**Task details**
Go through the listing and write out all of it exactly.

══ Data lines ══

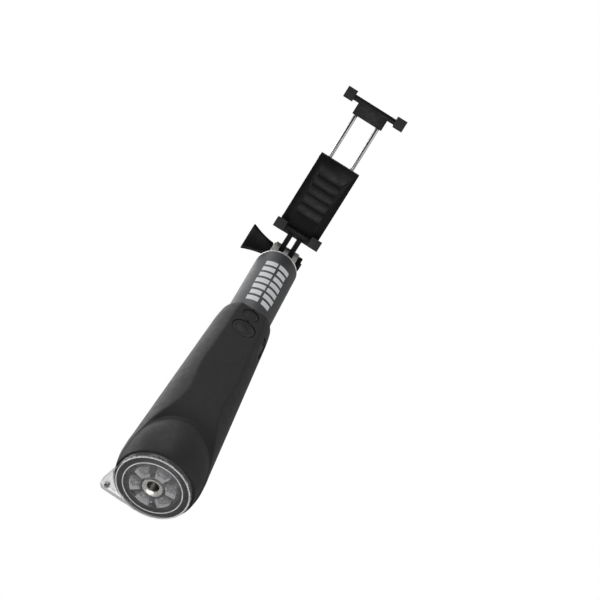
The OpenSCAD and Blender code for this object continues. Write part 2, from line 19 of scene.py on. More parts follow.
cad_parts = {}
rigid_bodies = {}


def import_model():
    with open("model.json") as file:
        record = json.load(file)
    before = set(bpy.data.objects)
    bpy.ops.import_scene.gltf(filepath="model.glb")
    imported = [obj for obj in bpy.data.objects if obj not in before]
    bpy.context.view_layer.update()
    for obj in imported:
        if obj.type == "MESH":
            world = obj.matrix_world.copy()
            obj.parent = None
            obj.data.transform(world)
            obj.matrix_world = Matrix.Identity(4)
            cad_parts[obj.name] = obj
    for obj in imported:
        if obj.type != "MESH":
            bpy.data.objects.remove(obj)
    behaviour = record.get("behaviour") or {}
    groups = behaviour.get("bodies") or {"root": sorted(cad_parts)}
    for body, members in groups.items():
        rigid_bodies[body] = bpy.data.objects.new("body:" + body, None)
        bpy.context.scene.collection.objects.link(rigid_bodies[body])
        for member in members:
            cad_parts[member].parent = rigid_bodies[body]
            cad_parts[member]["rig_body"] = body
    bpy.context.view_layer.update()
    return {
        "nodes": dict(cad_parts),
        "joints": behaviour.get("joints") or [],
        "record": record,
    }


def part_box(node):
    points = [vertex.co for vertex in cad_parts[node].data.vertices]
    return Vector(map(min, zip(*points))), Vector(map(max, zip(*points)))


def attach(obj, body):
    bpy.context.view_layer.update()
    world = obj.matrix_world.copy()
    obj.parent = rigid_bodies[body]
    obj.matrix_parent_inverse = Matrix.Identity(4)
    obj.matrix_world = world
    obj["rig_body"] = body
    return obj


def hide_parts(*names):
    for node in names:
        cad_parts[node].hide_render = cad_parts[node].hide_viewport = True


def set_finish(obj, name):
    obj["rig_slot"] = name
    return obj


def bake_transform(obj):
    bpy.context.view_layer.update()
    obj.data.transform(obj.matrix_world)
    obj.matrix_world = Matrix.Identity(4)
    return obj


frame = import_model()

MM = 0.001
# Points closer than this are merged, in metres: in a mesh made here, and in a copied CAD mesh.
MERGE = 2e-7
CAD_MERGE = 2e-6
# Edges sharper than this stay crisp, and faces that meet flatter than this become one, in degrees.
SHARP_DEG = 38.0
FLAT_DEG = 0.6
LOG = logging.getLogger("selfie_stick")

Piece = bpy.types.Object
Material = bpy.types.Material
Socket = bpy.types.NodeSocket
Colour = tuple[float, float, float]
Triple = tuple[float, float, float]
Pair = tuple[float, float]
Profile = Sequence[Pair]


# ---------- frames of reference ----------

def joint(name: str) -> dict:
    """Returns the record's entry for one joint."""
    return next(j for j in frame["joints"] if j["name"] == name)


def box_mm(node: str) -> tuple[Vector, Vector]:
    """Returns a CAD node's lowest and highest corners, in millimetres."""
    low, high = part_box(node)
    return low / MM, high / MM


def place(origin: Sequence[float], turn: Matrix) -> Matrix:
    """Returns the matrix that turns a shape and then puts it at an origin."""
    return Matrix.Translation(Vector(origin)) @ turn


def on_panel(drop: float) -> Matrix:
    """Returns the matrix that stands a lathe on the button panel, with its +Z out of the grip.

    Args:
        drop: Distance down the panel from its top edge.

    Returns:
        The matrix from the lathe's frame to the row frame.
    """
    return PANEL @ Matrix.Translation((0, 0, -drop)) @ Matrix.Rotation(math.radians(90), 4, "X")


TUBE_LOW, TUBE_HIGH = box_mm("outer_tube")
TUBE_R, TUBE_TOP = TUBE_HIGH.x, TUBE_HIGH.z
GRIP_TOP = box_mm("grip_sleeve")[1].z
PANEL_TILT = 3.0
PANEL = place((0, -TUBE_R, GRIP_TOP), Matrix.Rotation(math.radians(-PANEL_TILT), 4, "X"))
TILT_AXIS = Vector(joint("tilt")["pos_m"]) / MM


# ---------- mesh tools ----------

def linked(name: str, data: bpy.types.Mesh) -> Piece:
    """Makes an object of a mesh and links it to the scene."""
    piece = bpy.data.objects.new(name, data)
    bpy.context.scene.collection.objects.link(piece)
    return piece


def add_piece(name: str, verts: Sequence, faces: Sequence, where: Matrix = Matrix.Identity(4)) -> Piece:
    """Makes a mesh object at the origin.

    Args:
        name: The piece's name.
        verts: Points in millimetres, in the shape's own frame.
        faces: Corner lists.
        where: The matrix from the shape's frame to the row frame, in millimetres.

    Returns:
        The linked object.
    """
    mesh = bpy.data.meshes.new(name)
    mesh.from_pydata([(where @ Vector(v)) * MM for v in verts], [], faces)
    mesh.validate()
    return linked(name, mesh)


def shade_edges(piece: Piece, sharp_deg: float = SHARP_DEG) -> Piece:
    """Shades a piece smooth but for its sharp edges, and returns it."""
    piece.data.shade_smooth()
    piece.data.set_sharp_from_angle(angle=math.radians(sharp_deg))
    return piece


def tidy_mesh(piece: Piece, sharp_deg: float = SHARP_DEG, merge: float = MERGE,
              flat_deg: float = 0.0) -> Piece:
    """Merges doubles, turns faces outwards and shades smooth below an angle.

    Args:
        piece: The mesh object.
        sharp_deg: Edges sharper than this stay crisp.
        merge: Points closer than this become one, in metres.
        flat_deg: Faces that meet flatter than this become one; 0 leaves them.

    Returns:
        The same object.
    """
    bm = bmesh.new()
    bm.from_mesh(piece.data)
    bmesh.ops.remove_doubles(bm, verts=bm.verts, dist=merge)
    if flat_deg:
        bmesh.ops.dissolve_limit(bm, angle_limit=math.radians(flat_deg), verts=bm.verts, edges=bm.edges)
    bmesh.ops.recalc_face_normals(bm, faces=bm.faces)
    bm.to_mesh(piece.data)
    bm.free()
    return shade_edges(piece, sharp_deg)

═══

**Answer for this exercise**
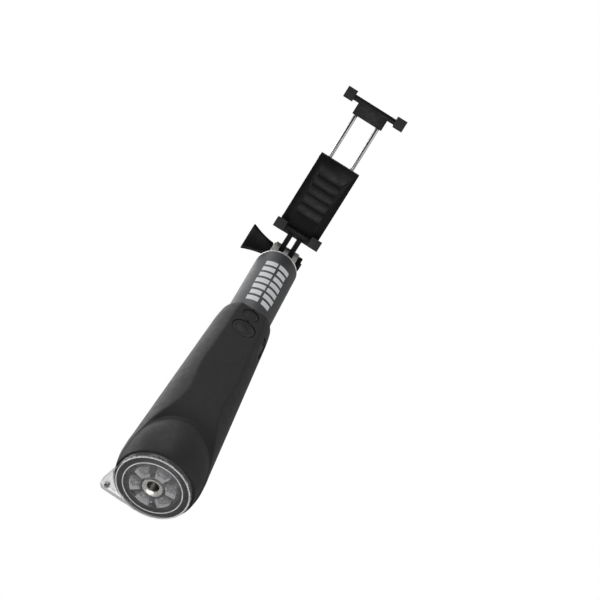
The OpenSCAD and Blender code for this object continues. Write part 2, from line 19 of scene.py on. More parts follow.
cad_parts = {}
rigid_bodies = {}


def import_model():
    with open("model.json") as file:
        record = json.load(file)
    before = set(bpy.data.objects)
    bpy.ops.import_scene.gltf(filepath="model.glb")
    imported = [obj for obj in bpy.data.objects if obj not in before]
    bpy.context.view_layer.update()
    for obj in imported:
        if obj.type == "MESH":
            world = obj.matrix_world.copy()
            obj.parent = None
            obj.data.transform(world)
            obj.matrix_world = Matrix.Identity(4)
            cad_parts[obj.name] = obj
    for obj in imported:
        if obj.type != "MESH":
            bpy.data.objects.remove(obj)
    behaviour = record.get("behaviour") or {}
    groups = behaviour.get("bodies") or {"root": sorted(cad_parts)}
    for body, members in groups.items():
        rigid_bodies[body] = bpy.data.objects.new("body:" + body, None)
        bpy.context.scene.collection.objects.link(rigid_bodies[body])
        for member in members:
            cad_parts[member].parent = rigid_bodies[body]
            cad_parts[member]["rig_body"] = body
    bpy.context.view_layer.update()
    return {
        "nodes": dict(cad_parts),
        "joints": behaviour.get("joints") or [],
        "record": record,
    }


def part_box(node):
    points = [vertex.co for vertex in cad_parts[node].data.vertices]
    return Vector(map(min, zip(*points))), Vector(map(max, zip(*points)))


def attach(obj, body):
    bpy.context.view_layer.update()
    world = obj.matrix_world.copy()
    obj.parent = rigid_bodies[body]
    obj.matrix_parent_inverse = Matrix.Identity(4)
    obj.matrix_world = world
    obj["rig_body"] = body
    return obj


def hide_parts(*names):
    for node in names:
        cad_parts[node].hide_render = cad_parts[node].hide_viewport = True


def set_finish(obj, name):
    obj["rig_slot"] = name
    return obj


def bake_transform(obj):
    bpy.context.view_layer.update()
    obj.data.transform(obj.matrix_world)
    obj.matrix_world = Matrix.Identity(4)
    return obj


frame = import_model()

MM = 0.001
# Points closer than this are merged, in metres: in a mesh made here, and in a copied CAD mesh.
MERGE = 2e-7
CAD_MERGE = 2e-6
# Edges sharper than this stay crisp, and faces that meet flatter than this become one, in degrees.
SHARP_DEG = 38.0
FLAT_DEG = 0.6
LOG = logging.getLogger("selfie_stick")

Piece = bpy.types.Object
Material = bpy.types.Material
Socket = bpy.types.NodeSocket
Colour = tuple[float, float, float]
Triple = tuple[float, float, float]
Pair = tuple[float, float]
Profile = Sequence[Pair]


# ---------- frames of reference ----------

def joint(name: str) -> dict:
    """Returns the record's entry for one joint."""
    return next(j for j in frame["joints"] if j["name"] == name)


def box_mm(node: str) -> tuple[Vector, Vector]:
    """Returns a CAD node's lowest and highest corners, in millimetres."""
    low, high = part_box(node)
    return low / MM, high / MM


def place(origin: Sequence[float], turn: Matrix) -> Matrix:
    """Returns the matrix that turns a shape and then puts it at an origin."""
    return Matrix.Translation(Vector(origin)) @ turn


def on_panel(drop: float) -> Matrix:
    """Returns the matrix that stands a lathe on the button panel, with its +Z out of the grip.

    Args:
        drop: Distance down the panel from its top edge.

    Returns:
        The matrix from the lathe's frame to the row frame.
    """
    return PANEL @ Matrix.Translation((0, 0, -drop)) @ Matrix.Rotation(math.radians(90), 4, "X")


TUBE_LOW, TUBE_HIGH = box_mm("outer_tube")
TUBE_R, TUBE_TOP = TUBE_HIGH.x, TUBE_HIGH.z
GRIP_TOP = box_mm("grip_sleeve")[1].z
PANEL_TILT = 3.0
PANEL = place((0, -TUBE_R, GRIP_TOP), Matrix.Rotation(math.radians(-PANEL_TILT), 4, "X"))
TILT_AXIS = Vector(joint("tilt")["pos_m"]) / MM


# ---------- mesh tools ----------

def linked(name: str, data: bpy.types.Mesh) -> Piece:
    """Makes an object of a mesh and links it to the scene."""
    piece = bpy.data.objects.new(name, data)
    bpy.context.scene.collection.objects.link(piece)
    return piece


def add_piece(name: str, verts: Sequence, faces: Sequence, where: Matrix = Matrix.Identity(4)) -> Piece:
    """Makes a mesh object at the origin.

    Args:
        name: The piece's name.
        verts: Points in millimetres, in the shape's own frame.
        faces: Corner lists.
        where: The matrix from the shape's frame to the row frame, in millimetres.

    Returns:
        The linked object.
    """
    mesh = bpy.data.meshes.new(name)
    mesh.from_pydata([(where @ Vector(v)) * MM for v in verts], [], faces)
    mesh.validate()
    return linked(name, mesh)


def shade_edges(piece: Piece, sharp_deg: float = SHARP_DEG) -> Piece:
    """Shades a piece smooth but for its sharp edges, and returns it."""
    piece.data.shade_smooth()
    piece.data.set_sharp_from_angle(angle=math.radians(sharp_deg))
    return piece


def tidy_mesh(piece: Piece, sharp_deg: float = SHARP_DEG, merge: float = MERGE,
              flat_deg: float = 0.0) -> Piece:
    """Merges doubles, turns faces outwards and shades smooth below an angle.

    Args:
        piece: The mesh object.
        sharp_deg: Edges sharper than this stay crisp.
        merge: Points closer than this become one, in metres.
        flat_deg: Faces that meet flatter than this become one; 0 leaves them.

    Returns:
        The same object.
    """
    bm = bmesh.new()
    bm.from_mesh(piece.data)
    bmesh.ops.remove_doubles(bm, verts=bm.verts, dist=merge)
    if flat_deg:
        bmesh.ops.dissolve_limit(bm, angle_limit=math.radians(flat_deg), verts=bm.verts, edges=bm.edges)
    bmesh.ops.recalc_face_normals(bm, faces=bm.faces)
    bm.to_mesh(piece.data)
    bm.free()
    return shade_edges(piece, sharp_deg)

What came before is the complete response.